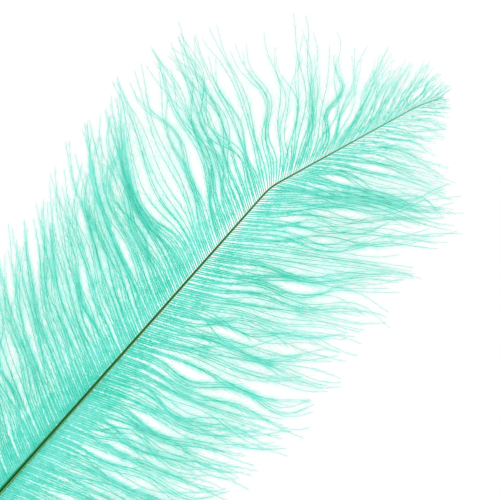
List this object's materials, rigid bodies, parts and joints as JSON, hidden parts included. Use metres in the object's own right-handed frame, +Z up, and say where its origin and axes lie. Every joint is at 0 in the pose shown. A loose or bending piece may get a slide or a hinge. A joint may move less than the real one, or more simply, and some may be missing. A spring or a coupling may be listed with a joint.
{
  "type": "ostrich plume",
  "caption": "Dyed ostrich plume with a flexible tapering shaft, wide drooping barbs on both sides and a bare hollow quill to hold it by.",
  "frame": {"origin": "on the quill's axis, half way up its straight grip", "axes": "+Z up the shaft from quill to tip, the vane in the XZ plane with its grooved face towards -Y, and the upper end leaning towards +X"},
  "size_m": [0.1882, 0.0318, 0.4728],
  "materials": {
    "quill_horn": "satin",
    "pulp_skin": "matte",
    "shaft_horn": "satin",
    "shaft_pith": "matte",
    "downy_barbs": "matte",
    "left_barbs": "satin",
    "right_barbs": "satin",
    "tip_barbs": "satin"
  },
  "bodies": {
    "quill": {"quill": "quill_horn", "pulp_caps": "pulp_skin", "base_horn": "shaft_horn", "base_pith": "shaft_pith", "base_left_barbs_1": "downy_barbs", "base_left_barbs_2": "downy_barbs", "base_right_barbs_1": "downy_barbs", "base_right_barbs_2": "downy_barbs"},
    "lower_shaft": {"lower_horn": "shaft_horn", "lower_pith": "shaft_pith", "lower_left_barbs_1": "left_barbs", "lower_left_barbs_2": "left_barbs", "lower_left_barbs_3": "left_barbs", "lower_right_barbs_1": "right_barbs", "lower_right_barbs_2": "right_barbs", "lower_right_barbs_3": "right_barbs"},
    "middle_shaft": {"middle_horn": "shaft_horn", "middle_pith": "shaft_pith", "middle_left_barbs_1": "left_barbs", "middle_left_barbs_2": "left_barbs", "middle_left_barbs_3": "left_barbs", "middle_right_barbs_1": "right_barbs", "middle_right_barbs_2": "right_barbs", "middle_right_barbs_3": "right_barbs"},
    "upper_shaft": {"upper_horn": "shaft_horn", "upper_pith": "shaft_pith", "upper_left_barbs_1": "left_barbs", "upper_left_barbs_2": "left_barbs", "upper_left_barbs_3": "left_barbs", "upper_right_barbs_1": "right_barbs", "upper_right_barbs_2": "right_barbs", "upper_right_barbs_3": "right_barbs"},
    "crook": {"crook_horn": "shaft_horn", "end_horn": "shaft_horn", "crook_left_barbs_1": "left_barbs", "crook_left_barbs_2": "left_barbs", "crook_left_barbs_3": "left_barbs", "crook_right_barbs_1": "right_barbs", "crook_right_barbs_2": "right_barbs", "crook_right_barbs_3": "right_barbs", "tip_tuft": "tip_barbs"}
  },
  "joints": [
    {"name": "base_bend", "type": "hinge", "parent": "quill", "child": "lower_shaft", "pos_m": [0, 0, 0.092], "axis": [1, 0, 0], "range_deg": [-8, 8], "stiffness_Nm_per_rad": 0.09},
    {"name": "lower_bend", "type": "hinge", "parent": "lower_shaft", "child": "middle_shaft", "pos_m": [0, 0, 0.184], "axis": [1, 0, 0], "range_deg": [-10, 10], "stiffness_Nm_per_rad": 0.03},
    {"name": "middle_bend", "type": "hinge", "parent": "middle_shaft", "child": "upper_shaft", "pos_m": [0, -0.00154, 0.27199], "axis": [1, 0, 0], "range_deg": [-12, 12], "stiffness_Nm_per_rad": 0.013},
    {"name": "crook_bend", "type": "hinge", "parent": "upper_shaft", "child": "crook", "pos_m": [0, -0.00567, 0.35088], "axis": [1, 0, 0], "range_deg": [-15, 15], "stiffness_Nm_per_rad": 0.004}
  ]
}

* * * * *

» **Task**
Extract all of the data above without altering anything.

» **Exercise output**
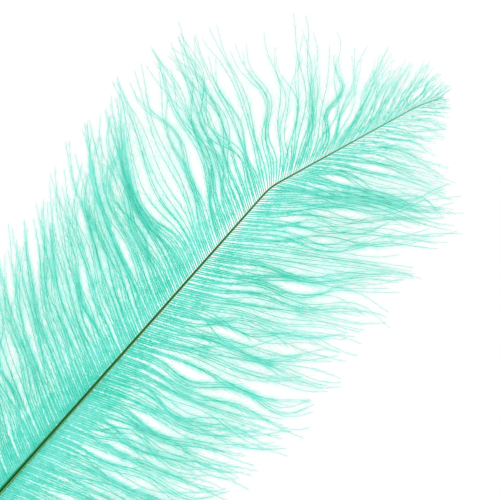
List this object's materials, rigid bodies, parts and joints as JSON, hidden parts included. Use metres in the object's own right-handed frame, +Z up, and say where its origin and axes lie. Every joint is at 0 in the pose shown. A loose or bending piece may get a slide or a hinge. A joint may move less than the real one, or more simply, and some may be missing. A spring or a coupling may be listed with a joint.
{
  "type": "ostrich plume",
  "caption": "Dyed ostrich plume with a flexible tapering shaft, wide drooping barbs on both sides and a bare hollow quill to hold it by.",
  "frame": {"origin": "on the quill's axis, half way up its straight grip", "axes": "+Z up the shaft from quill to tip, the vane in the XZ plane with its grooved face towards -Y, and the upper end leaning towards +X"},
  "size_m": [0.1882, 0.0318, 0.4728],
  "materials": {
    "quill_horn": "satin",
    "pulp_skin": "matte",
    "shaft_horn": "satin",
    "shaft_pith": "matte",
    "downy_barbs": "matte",
    "left_barbs": "satin",
    "right_barbs": "satin",
    "tip_barbs": "satin"
  },
  "bodies": {
    "quill": {"quill": "quill_horn", "pulp_caps": "pulp_skin", "base_horn": "shaft_horn", "base_pith": "shaft_pith", "base_left_barbs_1": "downy_barbs", "base_left_barbs_2": "downy_barbs", "base_right_barbs_1": "downy_barbs", "base_right_barbs_2": "downy_barbs"},
    "lower_shaft": {"lower_horn": "shaft_horn", "lower_pith": "shaft_pith", "lower_left_barbs_1": "left_barbs", "lower_left_barbs_2": "left_barbs", "lower_left_barbs_3": "left_barbs", "lower_right_barbs_1": "right_barbs", "lower_right_barbs_2": "right_barbs", "lower_right_barbs_3": "right_barbs"},
    "middle_shaft": {"middle_horn": "shaft_horn", "middle_pith": "shaft_pith", "middle_left_barbs_1": "left_barbs", "middle_left_barbs_2": "left_barbs", "middle_left_barbs_3": "left_barbs", "middle_right_barbs_1": "right_barbs", "middle_right_barbs_2": "right_barbs", "middle_right_barbs_3": "right_barbs"},
    "upper_shaft": {"upper_horn": "shaft_horn", "upper_pith": "shaft_pith", "upper_left_barbs_1": "left_barbs", "upper_left_barbs_2": "left_barbs", "upper_left_barbs_3": "left_barbs", "upper_right_barbs_1": "right_barbs", "upper_right_barbs_2": "right_barbs", "upper_right_barbs_3": "right_barbs"},
    "crook": {"crook_horn": "shaft_horn", "end_horn": "shaft_horn", "crook_left_barbs_1": "left_barbs", "crook_left_barbs_2": "left_barbs", "crook_left_barbs_3": "left_barbs", "crook_right_barbs_1": "right_barbs", "crook_right_barbs_2": "right_barbs", "crook_right_barbs_3": "right_barbs", "tip_tuft": "tip_barbs"}
  },
  "joints": [
    {"name": "base_bend", "type": "hinge", "parent": "quill", "child": "lower_shaft", "pos_m": [0, 0, 0.092], "axis": [1, 0, 0], "range_deg": [-8, 8], "stiffness_Nm_per_rad": 0.09},
    {"name": "lower_bend", "type": "hinge", "parent": "lower_shaft", "child": "middle_shaft", "pos_m": [0, 0, 0.184], "axis": [1, 0, 0], "range_deg": [-10, 10], "stiffness_Nm_per_rad": 0.03},
    {"name": "middle_bend", "type": "hinge", "parent": "middle_shaft", "child": "upper_shaft", "pos_m": [0, -0.00154, 0.27199], "axis": [1, 0, 0], "range_deg": [-12, 12], "stiffness_Nm_per_rad": 0.013},
    {"name": "crook_bend", "type": "hinge", "parent": "upper_shaft", "child": "crook", "pos_m": [0, -0.00567, 0.35088], "axis": [1, 0, 0], "range_deg": [-15, 15], "stiffness_Nm_per_rad": 0.004}
  ]
}